Write the data out again in full, with no departure from the original.
[INFORMATION PROVIDED start]
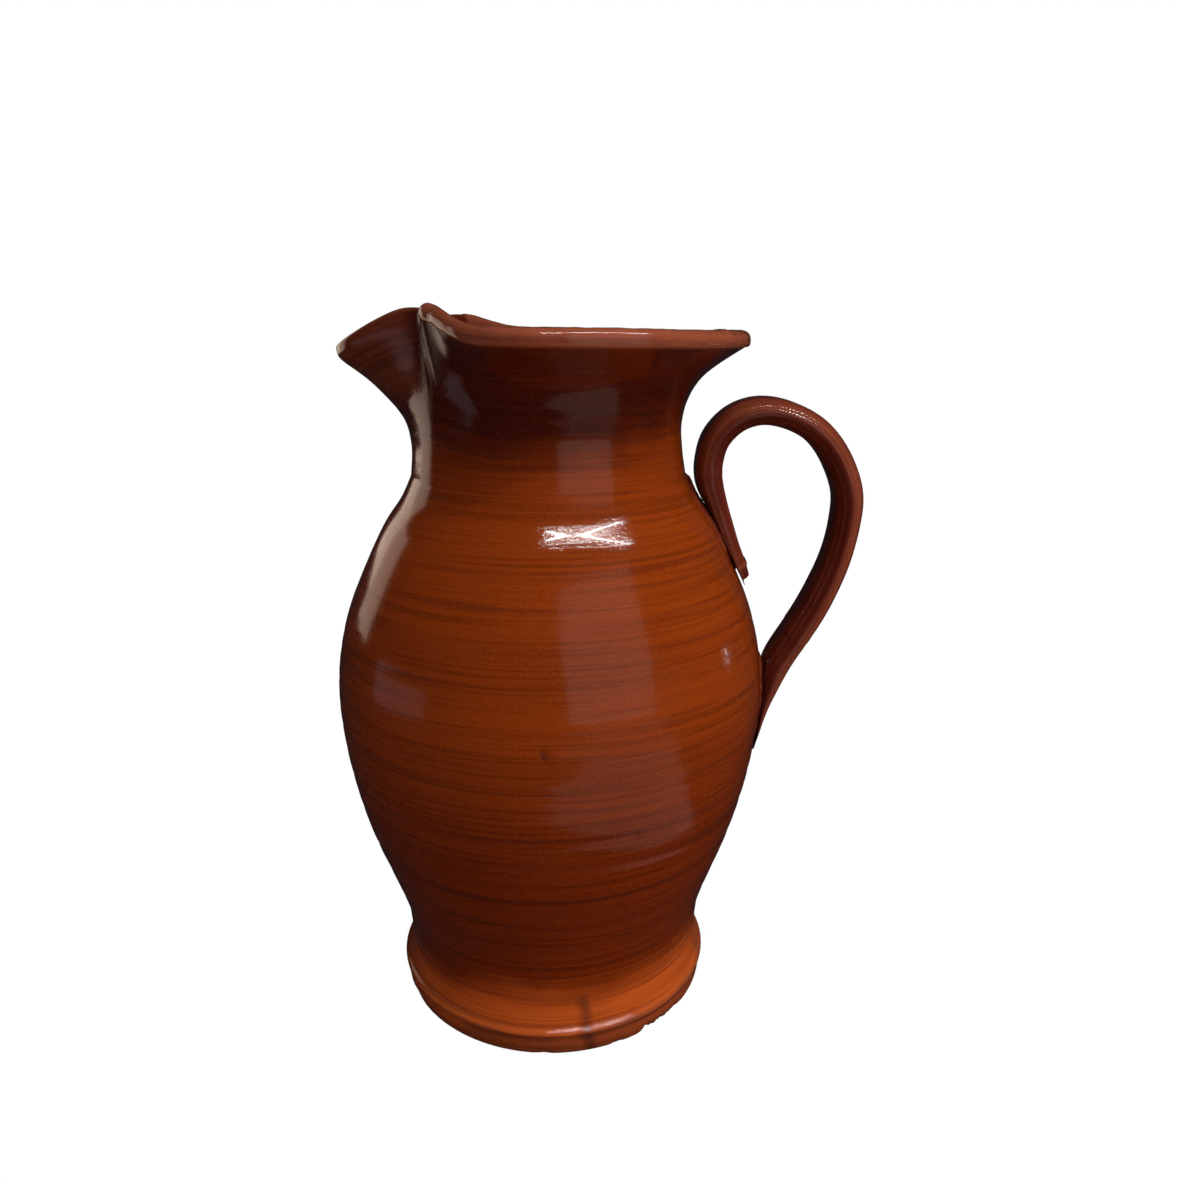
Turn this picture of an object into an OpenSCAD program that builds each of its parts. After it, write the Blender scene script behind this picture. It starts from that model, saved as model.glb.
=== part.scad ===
// Hand-thrown ceramic pitcher: a flat foot, a full belly, a narrow neck, a flared rim
// pinched into a pouring spout, and one pulled strap handle.
// The origin is at the centre of the flat base, on the axis of the wheel. +Z is up,
// the spout points along -X and the handle stands along +X.

/* [Body] */
// Height of the rim above the table
rim_h = 270.5; // [255:0.5:290]
// Radius of the flat base
base_r = 63; // [60:0.5:65]
// Radius of the rounded ridge above the base
ridge_r = 65; // [64:0.5:67]
// Radius of the waist above the foot
waist_r = 61.5; // [58:0.5:63]
// Height of the waist
waist_z = 23; // [20:1:27]
// Largest radius of the belly
belly_r = 85; // [82:0.5:90]
// Height of the belly's widest ring
belly_z = 130; // [120:1:138]
// Thickness of the belly wall
belly_wall_t = 6; // [4:0.5:7]
// Thickness of the neck wall
neck_wall_t = 5; // [4:0.5:6]
// Thickness of the floor
floor_t = 9; // [6:0.5:11]
// Radius of the floor disc inside the foot
floor_r = 48; // [44:0.5:50]

/* [Rim and spout] */
// Outer radius of the rolled rim
rim_r = 75; // [72:0.5:79]
// Height of the rolled band on the rim
lip_h = 6; // [5:0.5:7]
// How far the rolled band stands proud of the wall below it
lip_proud = 1.5; // [1:0.1:2]
// How far each pinched ear stands above the rim
ear_rise = 7; // [5:0.5:10]
// How much lower the ear on the +Y side stands
uneven = 2.5; // [0:0.5:3]
// How far the rim slopes down from its middle to the handle
rim_tilt = 1.2; // [0:0.1:1.5]
// Distance of each ear from the axis
ear_r = 55; // [53:0.5:58]
// Angle between the spout's direction and each ear
ear_angle = 44; // [38:1:48]
// Reach of the spout's tip from the axis
tip_r = 80; // [76:0.5:84]
// How far the spout's tip hangs below the rim
tip_drop = 7; // [4:0.5:9]

/* [Handle] */
// Width of the strap
strap_w = 24; // [18:0.5:26]
// Thickness of the strap
strap_t = 11; // [9:0.5:12]
// Thickness of the slip between the strap and the wall
slip_t = 0.8; // [0.6:0.1:1.2]

/* [Hidden] */
$fn = 96;
clay = "#8f3f16";
dark_glaze = "#4a130c";
red_glaze = "#6b2214";

// Clearance between two pieces that lie on each other
gap = 0.1;
// Clearance between the strap's inner face and the slip
seat = 0.3;
// Sections round the rim and round the spout, and rows up the wall
rim_steps = 64;
spout_steps = 32;
wall_rows = 8;
// Steps along the outline of the foot and of the body
foot_steps = 33;
body_steps = 48;
// The body step where the belly's wall meets the neck's
joint_i = 42;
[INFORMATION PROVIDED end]
WRITTEN SOLUTION >>
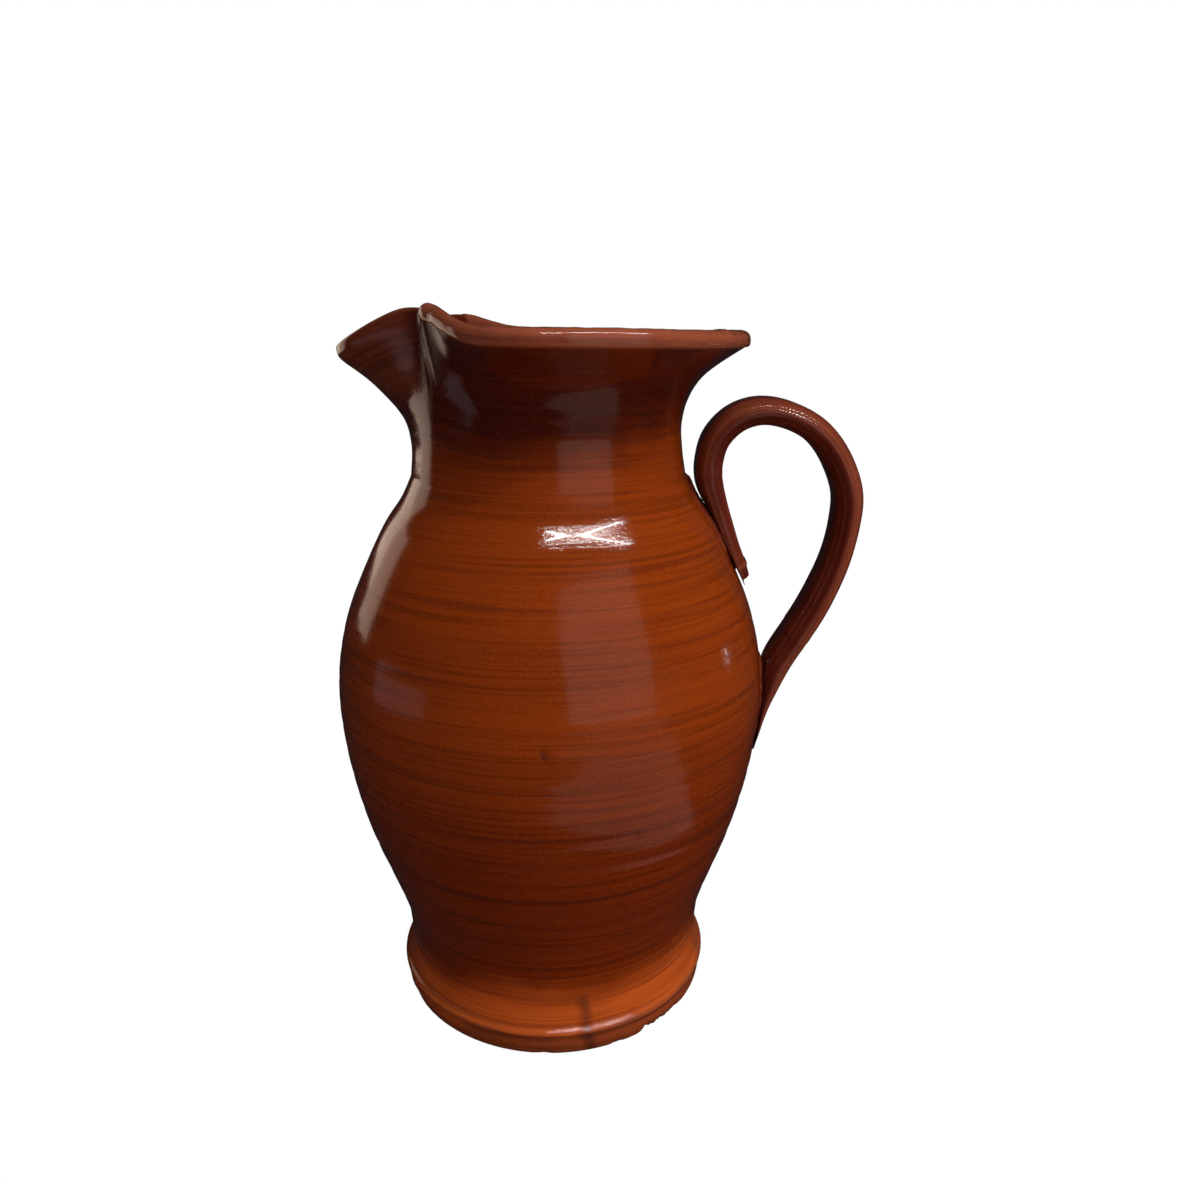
Turn this picture of an object into an OpenSCAD program that builds each of its parts. After it, write the Blender scene script behind this picture. It starts from that model, saved as model.glb.
=== part.scad ===
// Hand-thrown ceramic pitcher: a flat foot, a full belly, a narrow neck, a flared rim
// pinched into a pouring spout, and one pulled strap handle.
// The origin is at the centre of the flat base, on the axis of the wheel. +Z is up,
// the spout points along -X and the handle stands along +X.

/* [Body] */
// Height of the rim above the table
rim_h = 270.5; // [255:0.5:290]
// Radius of the flat base
base_r = 63; // [60:0.5:65]
// Radius of the rounded ridge above the base
ridge_r = 65; // [64:0.5:67]
// Radius of the waist above the foot
waist_r = 61.5; // [58:0.5:63]
// Height of the waist
waist_z = 23; // [20:1:27]
// Largest radius of the belly
belly_r = 85; // [82:0.5:90]
// Height of the belly's widest ring
belly_z = 130; // [120:1:138]
// Thickness of the belly wall
belly_wall_t = 6; // [4:0.5:7]
// Thickness of the neck wall
neck_wall_t = 5; // [4:0.5:6]
// Thickness of the floor
floor_t = 9; // [6:0.5:11]
// Radius of the floor disc inside the foot
floor_r = 48; // [44:0.5:50]

/* [Rim and spout] */
// Outer radius of the rolled rim
rim_r = 75; // [72:0.5:79]
// Height of the rolled band on the rim
lip_h = 6; // [5:0.5:7]
// How far the rolled band stands proud of the wall below it
lip_proud = 1.5; // [1:0.1:2]
// How far each pinched ear stands above the rim
ear_rise = 7; // [5:0.5:10]
// How much lower the ear on the +Y side stands
uneven = 2.5; // [0:0.5:3]
// How far the rim slopes down from its middle to the handle
rim_tilt = 1.2; // [0:0.1:1.5]
// Distance of each ear from the axis
ear_r = 55; // [53:0.5:58]
// Angle between the spout's direction and each ear
ear_angle = 44; // [38:1:48]
// Reach of the spout's tip from the axis
tip_r = 80; // [76:0.5:84]
// How far the spout's tip hangs below the rim
tip_drop = 7; // [4:0.5:9]

/* [Handle] */
// Width of the strap
strap_w = 24; // [18:0.5:26]
// Thickness of the strap
strap_t = 11; // [9:0.5:12]
// Thickness of the slip between the strap and the wall
slip_t = 0.8; // [0.6:0.1:1.2]

/* [Hidden] */
$fn = 96;
clay = "#8f3f16";
dark_glaze = "#4a130c";
red_glaze = "#6b2214";

// Clearance between two pieces that lie on each other
gap = 0.1;
// Clearance between the strap's inner face and the slip
seat = 0.3;
// Sections round the rim and round the spout, and rows up the wall
rim_steps = 64;
spout_steps = 32;
wall_rows = 8;
// Steps along the outline of the foot and of the body
foot_steps = 33;
body_steps = 48;
// The body step where the belly's wall meets the neck's
joint_i = 42;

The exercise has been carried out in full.